General Legislative Power of County Government in Southeastern States

 

ALABAMA: None.

For a detailed explanation see, "LOCAL SELF-GOVERNMENT IN THE CONSTITUTION OF ALABAMA OF 1901" and search PARCA's Local Act Database for powers of specific counties.

ARKANSAS: A county government “shall possess legislative powers not denied by the Arkansas Constitution or by law."

FLORIDA:  "Counties not operating under county charters shall have such power of self-government as is provided by general or special law. The board of county commissioners of a county not operating under a charter may enact, in a manner prescribed by general law, county ordinances not inconsistent with general or special law, but an ordinance in conflict with a municipal ordinance shall not be effective within the municipality to the extent of such conflict."

"Counties operating under county charters shall have all powers of local self-government not inconsistent with general law, or with special law approved by vote of the electors. The governing body of a county operating under a charter may enact county ordinances not inconsistent with general law. The charter shall provide which shall prevail in the event of conflict between county and municipal ordinances."

GEORGIA: A county government has the power "to adopt clearly reasonable ordinances, resolutions, or regulations relating to its property, affairs, and local government for which no provision has been made by general law and which is not inconsistent with this Constitution or any local law applicable thereto."

KENTUCKY: "Except as otherwise provided by statute or the Kentucky Constitution, the fiscal court of any county may enact ordinances, issue regulations, levy taxes, issue bonds, appropriate funds and employ personnel in performance of 26 enumerated public functions..."

LOUISIANA: Voters in any parish may adopt a home rule charter “which may include the exercise of any power and performance of any function necessary, requisite, or proper for the management of its affairs, not denied by general law or inconsistent with this constitution.”

MISSISSIPPI: “The county board of supervisors of any county shall have the power to adopt any orders, resolutions or ordinances with respect to county affairs, property and finances, for which no specific provision has been made by general law and which are not inconsistent with the Mississippi Constitution or [state law].”

NORTH CAROLINA: “A county may by ordinance define, regulate, prohibit, or abate acts, omissions, or conditions detrimental to the health, safety, or welfare of its citizens and the peace and dignity of the county; and may define and abate nuisances.”

SOUTH CAROLINA: “All counties of the State, in addition to the powers conferred to their specific form of government, have authority to enact regulations, resolutions, and ordinances, not inconsistent with the Constitution and general law of this State ... as appears to them necessary and proper for the security, general welfare, and convenience of counties or for preserving health, peace, order, and good government in them.

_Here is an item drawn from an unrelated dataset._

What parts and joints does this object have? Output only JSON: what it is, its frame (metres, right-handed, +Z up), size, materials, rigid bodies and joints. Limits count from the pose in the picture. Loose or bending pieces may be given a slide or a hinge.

The powers of a county must be liberally construed in favor of the county and the specific mention of particular powers may not be construed as limiting in any manner the general powers of counties.”

TENNESSEE: Voters in any county may adopt a home rule charter, and after doing so its legislative body “may pass ordinances relating to purely county affairs, but such ordinances shall not be opposed to the general laws and shall not interfere with the local affairs of any municipality within the limit of such county.”